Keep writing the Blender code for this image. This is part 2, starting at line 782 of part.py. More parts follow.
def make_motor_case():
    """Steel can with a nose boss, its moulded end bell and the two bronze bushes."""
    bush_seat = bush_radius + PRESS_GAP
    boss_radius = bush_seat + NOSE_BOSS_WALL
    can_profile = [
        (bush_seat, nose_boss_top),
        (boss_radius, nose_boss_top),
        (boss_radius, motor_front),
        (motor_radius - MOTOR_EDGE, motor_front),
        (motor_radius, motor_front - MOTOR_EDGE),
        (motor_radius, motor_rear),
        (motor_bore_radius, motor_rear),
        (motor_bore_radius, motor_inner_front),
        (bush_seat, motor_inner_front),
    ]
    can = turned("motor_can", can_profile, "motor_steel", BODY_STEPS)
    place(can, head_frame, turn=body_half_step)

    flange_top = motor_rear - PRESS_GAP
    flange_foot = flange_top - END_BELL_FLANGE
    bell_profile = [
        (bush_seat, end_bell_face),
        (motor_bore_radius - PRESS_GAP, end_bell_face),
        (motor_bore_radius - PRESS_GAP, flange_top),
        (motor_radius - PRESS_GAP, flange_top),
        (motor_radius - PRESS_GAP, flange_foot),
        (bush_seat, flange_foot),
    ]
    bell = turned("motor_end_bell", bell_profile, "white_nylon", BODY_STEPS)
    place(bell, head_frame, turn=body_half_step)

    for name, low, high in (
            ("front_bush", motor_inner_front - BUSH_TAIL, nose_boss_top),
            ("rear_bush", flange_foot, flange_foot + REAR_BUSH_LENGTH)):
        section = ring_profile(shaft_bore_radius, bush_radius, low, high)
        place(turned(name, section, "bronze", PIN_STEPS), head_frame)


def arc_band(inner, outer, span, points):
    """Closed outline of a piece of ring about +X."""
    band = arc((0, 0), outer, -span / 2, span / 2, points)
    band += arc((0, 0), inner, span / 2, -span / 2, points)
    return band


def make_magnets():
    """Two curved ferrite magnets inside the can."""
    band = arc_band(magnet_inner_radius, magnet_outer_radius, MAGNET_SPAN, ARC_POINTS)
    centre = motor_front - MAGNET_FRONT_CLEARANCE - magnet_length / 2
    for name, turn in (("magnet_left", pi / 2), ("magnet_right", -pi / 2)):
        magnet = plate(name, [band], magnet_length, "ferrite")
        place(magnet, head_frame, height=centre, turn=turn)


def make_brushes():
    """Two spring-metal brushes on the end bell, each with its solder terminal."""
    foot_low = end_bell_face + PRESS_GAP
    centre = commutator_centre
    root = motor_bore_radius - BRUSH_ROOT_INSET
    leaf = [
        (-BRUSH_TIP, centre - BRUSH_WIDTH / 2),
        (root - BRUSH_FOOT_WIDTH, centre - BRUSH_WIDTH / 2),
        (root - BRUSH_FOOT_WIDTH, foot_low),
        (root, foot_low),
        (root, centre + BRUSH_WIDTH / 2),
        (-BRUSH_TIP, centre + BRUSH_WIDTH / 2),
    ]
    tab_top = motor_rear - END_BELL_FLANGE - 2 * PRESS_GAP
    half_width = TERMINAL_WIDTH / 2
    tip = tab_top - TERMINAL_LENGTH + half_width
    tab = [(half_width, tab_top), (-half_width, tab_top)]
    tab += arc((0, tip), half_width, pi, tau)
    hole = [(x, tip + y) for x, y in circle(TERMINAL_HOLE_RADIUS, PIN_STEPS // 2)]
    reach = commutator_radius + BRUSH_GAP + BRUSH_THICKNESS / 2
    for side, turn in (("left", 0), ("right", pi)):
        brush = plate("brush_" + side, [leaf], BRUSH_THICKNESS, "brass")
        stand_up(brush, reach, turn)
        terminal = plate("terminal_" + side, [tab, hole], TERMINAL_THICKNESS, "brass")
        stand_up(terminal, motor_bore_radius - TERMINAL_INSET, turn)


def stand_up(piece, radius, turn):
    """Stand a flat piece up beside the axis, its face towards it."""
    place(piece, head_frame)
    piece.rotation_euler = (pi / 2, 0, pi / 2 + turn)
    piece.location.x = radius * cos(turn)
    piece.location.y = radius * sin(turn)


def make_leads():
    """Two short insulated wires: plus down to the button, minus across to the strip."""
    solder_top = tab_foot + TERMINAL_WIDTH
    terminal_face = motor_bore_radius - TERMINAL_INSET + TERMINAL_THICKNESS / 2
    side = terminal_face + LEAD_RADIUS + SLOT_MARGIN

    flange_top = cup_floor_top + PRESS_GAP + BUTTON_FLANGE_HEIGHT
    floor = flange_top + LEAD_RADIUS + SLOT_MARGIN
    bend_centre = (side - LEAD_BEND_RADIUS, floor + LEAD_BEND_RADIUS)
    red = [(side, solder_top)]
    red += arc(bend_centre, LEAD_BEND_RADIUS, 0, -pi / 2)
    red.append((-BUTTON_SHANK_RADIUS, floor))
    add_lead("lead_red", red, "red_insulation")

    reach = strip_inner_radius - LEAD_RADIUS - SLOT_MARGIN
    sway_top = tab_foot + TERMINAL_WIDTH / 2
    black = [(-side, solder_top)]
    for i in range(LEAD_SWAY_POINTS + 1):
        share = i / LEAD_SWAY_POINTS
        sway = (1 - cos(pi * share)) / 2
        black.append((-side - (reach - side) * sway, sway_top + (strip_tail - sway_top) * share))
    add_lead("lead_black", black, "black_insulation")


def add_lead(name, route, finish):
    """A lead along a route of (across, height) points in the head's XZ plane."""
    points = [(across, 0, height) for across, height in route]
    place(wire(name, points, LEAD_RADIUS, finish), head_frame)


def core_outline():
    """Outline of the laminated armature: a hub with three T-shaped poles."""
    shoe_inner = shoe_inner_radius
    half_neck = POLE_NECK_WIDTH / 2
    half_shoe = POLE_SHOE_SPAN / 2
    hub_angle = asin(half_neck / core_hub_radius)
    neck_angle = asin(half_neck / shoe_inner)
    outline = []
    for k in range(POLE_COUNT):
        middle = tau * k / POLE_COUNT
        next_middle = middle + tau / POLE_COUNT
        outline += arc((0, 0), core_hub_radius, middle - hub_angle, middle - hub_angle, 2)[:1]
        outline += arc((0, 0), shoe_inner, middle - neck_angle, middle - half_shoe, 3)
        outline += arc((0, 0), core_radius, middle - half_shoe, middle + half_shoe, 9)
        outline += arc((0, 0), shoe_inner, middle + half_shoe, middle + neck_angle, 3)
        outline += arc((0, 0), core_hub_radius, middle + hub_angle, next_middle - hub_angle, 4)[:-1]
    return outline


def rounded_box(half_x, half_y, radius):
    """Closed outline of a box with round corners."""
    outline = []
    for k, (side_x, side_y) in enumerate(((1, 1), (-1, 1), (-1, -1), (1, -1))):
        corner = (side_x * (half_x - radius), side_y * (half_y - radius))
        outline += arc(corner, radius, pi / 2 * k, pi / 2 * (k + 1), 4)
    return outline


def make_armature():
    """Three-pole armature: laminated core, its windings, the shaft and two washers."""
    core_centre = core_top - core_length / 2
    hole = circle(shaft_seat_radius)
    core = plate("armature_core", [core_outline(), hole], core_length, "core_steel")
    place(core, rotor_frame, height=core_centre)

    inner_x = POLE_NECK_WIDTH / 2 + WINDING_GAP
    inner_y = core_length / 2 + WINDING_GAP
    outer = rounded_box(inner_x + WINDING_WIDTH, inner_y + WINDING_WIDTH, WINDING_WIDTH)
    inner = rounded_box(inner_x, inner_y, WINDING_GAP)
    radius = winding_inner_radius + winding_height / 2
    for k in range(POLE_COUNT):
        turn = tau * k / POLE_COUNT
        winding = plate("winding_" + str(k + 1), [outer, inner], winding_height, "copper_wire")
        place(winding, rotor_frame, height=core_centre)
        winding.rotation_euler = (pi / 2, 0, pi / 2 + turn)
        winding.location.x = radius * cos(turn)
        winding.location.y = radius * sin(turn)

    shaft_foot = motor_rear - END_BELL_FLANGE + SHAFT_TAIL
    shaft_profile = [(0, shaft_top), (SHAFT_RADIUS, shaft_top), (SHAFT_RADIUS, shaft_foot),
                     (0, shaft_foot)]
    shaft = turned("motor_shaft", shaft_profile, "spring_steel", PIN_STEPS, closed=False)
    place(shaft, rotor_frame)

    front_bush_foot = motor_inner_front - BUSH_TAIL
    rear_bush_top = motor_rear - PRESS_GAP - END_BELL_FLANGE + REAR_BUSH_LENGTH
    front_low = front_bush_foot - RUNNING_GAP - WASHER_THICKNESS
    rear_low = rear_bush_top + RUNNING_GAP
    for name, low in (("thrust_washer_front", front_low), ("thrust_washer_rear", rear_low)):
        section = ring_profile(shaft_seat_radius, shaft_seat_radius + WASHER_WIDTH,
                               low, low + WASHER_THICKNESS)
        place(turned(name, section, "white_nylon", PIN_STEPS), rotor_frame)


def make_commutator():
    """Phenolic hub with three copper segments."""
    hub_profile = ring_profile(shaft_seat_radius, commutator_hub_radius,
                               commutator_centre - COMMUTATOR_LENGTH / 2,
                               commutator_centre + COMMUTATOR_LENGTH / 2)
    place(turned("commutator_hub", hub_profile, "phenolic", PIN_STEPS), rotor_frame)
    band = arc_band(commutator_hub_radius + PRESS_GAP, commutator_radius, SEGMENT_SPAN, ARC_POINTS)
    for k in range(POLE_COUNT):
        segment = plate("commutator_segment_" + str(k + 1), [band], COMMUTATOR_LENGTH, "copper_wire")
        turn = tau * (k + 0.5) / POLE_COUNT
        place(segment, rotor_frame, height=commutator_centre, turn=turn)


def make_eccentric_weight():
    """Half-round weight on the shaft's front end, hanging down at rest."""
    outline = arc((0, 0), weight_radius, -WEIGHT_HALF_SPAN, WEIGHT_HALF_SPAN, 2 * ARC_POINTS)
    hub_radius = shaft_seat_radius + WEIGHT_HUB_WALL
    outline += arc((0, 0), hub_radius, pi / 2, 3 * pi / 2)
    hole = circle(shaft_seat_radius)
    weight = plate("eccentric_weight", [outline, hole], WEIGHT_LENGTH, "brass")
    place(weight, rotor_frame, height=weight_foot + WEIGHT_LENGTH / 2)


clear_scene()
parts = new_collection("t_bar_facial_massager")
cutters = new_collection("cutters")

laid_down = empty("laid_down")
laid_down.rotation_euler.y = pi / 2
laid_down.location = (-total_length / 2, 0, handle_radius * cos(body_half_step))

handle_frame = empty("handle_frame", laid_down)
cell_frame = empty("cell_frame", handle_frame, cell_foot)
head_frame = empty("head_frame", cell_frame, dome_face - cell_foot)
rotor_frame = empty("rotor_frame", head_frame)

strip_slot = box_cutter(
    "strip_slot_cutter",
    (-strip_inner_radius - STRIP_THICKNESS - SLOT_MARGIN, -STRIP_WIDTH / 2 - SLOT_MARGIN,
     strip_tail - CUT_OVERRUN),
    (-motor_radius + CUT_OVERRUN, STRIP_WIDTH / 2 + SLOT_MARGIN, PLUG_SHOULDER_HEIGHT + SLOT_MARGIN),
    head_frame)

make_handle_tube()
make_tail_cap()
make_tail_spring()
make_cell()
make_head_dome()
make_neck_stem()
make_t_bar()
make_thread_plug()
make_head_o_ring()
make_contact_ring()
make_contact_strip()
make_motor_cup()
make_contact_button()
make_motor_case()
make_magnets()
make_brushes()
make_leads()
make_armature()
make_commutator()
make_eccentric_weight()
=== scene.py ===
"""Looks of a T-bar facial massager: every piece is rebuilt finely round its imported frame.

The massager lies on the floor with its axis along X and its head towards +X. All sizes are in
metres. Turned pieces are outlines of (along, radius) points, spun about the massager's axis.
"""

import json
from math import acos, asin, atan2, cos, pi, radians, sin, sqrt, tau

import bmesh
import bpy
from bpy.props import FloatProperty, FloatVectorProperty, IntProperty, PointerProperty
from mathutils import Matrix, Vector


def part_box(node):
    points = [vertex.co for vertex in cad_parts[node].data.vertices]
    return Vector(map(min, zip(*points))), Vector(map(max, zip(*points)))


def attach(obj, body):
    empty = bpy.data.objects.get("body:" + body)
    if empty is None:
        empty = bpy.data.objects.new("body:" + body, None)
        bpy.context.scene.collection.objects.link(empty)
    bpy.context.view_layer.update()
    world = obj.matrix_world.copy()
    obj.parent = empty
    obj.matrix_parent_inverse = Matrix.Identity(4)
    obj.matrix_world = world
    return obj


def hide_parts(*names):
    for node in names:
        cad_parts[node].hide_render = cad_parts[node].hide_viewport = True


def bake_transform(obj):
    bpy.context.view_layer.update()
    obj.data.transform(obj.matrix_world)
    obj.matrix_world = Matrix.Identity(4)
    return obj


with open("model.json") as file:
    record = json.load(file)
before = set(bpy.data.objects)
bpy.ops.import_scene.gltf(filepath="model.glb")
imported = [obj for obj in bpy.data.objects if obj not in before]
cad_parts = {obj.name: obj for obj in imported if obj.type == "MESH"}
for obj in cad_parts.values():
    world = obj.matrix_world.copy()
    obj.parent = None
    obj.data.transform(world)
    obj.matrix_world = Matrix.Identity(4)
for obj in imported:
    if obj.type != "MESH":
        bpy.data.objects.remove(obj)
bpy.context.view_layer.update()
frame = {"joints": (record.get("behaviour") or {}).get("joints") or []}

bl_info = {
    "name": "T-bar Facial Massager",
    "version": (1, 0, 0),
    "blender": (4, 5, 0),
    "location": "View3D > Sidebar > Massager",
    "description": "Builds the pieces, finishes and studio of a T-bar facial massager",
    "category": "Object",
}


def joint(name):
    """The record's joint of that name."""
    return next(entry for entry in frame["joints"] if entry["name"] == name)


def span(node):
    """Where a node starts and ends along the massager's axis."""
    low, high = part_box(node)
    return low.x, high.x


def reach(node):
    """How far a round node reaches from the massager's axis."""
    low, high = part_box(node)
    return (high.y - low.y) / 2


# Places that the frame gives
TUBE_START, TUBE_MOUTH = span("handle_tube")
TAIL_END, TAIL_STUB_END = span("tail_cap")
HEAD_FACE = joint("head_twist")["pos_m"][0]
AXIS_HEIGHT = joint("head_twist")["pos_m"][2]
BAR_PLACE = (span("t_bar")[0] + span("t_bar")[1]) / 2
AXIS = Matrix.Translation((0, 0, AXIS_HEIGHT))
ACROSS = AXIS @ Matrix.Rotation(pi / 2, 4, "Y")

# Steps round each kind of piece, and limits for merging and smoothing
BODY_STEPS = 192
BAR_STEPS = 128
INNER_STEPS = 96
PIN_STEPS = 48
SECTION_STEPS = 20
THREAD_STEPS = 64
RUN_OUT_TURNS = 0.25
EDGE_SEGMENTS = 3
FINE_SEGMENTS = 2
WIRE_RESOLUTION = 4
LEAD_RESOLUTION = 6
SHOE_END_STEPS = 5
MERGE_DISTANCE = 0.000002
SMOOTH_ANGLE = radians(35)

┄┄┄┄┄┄

▶ Problem to solve
Tell how many lines of the data include the word "names", and nothing else.

▶ In response
2